Japan has established circumstance in which people can enjoy world-class safe and secure foods. This owes to guidance by the government, convenience-store industry, and major mass-retailers to say nothing of Japanese national characteristic. On the other side of the coin, however, a vast distance has been created between consumers and the industry such as food producers and processors, and consumers are unsure of the ingredients and manufacturing processes of the food they eat.
The more food frauds by some manufacturers or retailers are revealed, the greater the distance between the food industry and consumers will be, which enhances a sense of mistrust among consumers.
According to a consumer survey by Ministry of Agriculture, Forestry and Fisheries of Japan, no less than 91.4% of the respondents feel unsure about imported agricultural products and food materials, and 74.3% about food manufacturing processes. As for kinds of food products they feel uneasy about, the most respondents (72.2%) indicated “foreign-grown vegetables” followed by “processed foods made from foreign materials” (47.0%) and “foreign meats” (44.4%).
Separated by ages, 60 to 70% of the respondents of all age groups suspect the safety of “foreign-grown vegetables”. “Foreign meats” comes as the second most response for respondents in their 20s, 30s and 40s, and “processed foods made from foreign materials” for 50s, 60s and over
Such consumer awareness is boosting food manufacturers’ activities toward safety and security of food. Also, consumers themselves are becoming more and more knowledgeable on this matter.

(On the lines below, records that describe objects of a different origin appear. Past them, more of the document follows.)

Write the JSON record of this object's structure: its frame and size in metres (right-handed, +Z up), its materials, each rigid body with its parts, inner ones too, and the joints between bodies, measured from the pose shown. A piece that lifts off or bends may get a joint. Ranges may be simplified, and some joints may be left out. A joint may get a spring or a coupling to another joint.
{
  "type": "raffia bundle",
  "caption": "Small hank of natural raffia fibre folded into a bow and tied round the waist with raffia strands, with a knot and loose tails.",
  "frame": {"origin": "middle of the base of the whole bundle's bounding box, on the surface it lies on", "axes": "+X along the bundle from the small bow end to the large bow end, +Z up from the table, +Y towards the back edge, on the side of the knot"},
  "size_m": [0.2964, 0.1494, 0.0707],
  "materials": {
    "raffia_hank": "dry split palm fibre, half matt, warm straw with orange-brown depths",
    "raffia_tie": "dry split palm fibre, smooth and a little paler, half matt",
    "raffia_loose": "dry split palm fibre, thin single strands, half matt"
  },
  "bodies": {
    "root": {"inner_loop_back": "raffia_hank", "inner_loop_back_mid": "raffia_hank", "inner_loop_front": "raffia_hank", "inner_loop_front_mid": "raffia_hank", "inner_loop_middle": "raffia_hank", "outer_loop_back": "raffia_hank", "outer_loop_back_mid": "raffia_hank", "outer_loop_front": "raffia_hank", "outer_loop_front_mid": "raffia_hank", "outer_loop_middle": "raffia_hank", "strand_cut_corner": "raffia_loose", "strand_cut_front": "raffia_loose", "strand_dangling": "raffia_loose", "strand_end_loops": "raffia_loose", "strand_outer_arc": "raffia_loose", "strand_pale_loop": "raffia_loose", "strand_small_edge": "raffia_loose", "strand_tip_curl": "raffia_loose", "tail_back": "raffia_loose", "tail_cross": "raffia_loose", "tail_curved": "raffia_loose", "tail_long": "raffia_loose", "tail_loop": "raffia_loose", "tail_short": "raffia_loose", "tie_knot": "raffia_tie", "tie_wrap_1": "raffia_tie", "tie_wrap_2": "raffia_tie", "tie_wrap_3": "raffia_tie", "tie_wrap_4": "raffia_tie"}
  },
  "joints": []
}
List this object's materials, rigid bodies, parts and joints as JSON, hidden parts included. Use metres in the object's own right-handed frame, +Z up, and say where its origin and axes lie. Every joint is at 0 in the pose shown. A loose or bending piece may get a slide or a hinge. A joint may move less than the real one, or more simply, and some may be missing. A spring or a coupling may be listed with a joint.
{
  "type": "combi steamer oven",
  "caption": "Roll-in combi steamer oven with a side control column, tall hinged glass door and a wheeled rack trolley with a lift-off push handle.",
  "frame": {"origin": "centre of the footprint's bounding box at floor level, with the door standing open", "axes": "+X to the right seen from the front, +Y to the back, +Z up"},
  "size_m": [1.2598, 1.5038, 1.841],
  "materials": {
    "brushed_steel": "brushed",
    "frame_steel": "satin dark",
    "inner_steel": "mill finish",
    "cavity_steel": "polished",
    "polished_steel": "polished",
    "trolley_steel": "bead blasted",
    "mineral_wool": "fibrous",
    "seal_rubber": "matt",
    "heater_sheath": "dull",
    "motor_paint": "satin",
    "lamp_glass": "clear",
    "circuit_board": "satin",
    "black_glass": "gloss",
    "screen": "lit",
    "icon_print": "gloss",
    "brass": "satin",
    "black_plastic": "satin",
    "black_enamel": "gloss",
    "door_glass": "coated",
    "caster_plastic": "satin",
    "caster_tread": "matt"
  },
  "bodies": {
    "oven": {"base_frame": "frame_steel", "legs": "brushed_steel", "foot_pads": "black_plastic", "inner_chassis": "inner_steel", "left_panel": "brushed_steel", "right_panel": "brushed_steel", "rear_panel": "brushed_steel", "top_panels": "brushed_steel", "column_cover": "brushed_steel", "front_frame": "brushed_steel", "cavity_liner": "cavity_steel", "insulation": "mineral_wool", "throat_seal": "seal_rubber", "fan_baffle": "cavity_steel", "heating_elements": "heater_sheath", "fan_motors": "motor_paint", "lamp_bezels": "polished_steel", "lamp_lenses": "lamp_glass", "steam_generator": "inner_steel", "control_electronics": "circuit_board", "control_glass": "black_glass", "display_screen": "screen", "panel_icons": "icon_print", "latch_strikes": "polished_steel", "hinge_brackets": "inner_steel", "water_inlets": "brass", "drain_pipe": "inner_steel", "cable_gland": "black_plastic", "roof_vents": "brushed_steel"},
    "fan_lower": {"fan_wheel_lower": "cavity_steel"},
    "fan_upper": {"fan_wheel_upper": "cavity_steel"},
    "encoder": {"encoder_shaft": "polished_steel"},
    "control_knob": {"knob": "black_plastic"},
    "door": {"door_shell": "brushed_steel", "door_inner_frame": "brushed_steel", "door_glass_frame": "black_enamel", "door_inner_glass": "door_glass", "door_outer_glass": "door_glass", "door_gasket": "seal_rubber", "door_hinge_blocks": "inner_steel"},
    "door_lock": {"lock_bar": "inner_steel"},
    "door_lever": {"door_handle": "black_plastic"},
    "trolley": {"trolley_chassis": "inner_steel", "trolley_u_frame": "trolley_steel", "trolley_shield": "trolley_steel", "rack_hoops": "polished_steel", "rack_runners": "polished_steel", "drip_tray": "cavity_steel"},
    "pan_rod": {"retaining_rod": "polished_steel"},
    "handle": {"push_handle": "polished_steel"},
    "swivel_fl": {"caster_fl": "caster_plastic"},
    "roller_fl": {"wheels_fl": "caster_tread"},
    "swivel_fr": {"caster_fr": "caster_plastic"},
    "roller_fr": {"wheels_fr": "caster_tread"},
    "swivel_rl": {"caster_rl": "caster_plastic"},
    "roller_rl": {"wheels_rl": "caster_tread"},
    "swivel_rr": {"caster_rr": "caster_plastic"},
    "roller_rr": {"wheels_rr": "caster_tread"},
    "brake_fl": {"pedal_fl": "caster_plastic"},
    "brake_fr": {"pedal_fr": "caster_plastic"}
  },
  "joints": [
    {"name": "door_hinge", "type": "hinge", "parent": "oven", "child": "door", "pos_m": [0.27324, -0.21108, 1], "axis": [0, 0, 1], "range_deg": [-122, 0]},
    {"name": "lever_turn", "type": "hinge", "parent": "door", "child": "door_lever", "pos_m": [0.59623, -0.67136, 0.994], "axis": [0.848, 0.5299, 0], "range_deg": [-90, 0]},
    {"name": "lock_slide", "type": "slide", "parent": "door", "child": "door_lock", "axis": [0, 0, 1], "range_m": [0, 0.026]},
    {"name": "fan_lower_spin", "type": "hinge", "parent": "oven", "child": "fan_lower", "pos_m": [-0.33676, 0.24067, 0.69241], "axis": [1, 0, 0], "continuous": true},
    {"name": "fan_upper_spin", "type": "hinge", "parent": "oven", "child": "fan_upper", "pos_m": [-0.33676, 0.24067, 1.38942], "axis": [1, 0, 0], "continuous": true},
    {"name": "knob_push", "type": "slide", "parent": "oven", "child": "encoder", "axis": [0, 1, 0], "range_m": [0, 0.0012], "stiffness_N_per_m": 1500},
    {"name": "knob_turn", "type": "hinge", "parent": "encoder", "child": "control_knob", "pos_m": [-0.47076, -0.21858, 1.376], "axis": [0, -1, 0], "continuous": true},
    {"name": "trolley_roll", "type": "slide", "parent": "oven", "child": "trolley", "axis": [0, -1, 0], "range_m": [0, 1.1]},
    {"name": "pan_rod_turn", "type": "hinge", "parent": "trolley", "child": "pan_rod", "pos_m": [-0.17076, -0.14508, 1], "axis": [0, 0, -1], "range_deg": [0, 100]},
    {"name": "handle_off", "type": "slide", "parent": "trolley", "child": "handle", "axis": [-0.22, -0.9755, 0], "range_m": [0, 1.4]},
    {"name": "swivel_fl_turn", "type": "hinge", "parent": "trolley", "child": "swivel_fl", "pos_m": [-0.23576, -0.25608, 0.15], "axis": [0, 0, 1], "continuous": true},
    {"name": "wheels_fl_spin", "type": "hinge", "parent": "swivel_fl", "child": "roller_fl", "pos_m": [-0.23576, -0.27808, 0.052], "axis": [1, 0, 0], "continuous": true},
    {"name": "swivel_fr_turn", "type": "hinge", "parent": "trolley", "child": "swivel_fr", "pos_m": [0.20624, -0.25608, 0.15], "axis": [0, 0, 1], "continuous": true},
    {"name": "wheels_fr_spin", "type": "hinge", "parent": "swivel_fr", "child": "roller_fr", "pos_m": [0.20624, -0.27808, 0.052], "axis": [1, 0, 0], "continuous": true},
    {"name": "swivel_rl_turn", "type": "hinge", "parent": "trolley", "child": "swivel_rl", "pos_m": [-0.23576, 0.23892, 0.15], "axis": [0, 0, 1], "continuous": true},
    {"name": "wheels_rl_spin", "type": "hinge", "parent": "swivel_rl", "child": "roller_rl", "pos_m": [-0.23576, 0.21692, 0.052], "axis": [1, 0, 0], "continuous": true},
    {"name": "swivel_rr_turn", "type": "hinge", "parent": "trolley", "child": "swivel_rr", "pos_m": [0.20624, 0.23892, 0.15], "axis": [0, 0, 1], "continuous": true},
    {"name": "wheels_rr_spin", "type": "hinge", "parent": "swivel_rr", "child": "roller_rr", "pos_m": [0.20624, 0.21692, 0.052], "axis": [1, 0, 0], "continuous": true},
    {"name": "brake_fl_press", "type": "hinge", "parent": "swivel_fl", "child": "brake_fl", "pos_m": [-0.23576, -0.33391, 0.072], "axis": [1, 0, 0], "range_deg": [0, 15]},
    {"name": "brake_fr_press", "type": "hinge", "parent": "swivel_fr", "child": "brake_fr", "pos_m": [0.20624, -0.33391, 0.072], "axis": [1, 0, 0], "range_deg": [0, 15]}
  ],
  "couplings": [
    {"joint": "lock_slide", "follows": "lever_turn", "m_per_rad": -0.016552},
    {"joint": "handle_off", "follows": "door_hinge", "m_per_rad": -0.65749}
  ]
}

I have been giving seminars around Japan aiming at building consumers’ awareness of HACCP system by request from Japan Food Industry Center since last year. The participants are astonishingly knowledgeable and their questions are highly specialized. This might be nothing to surprise considering the fact that many of the participants were already interested in this subject before attending the seminar. However, at least it can be said that consumers are becoming more informed about safety and security of food.
The consumer survey by the ministry also shows how much people know about food traceability. 36.2% of the respondents “know it pretty much”, 24.1% “have only heard the term”, and 33.7% “have no idea”.
Separated by ages, 60s and over is the largest group of the respondents who “have deep knowledge about it” and “know it pretty much”, which occupies 7.4% and 46.3% respectively. People who “have only heard the term” are common in 30s which occupies 29.1%, and 40.7% of the 40s “have no idea”
Based on these results, what should food manufacturers aim at in their hygiene and quality control activities? One of the answers seems to be aggressively appealing to consumers about their own systems and methods of hygiene and quality control.
Considering the cost of renovating hardware such as plant equipments, it might be tough for many food manufacturers to use quality control to get publicity like certain cosmetics company does. Despite the fact that Japan is the top among developed countries in number of ISO22000 and FSSC22000 certifications, however, 74.3% of the Japanese consumers feel unsure about the safety of food manufacturing processes. Given this situation, I believe it will have a potent influence on Japanese dietary culture if food manufacturers make efforts to reduce the distance with knowledgeable consumers and restore their trusts. Japanese-style food, which has earned world’s trust, will hopefully win the trust of Japanese people themselves.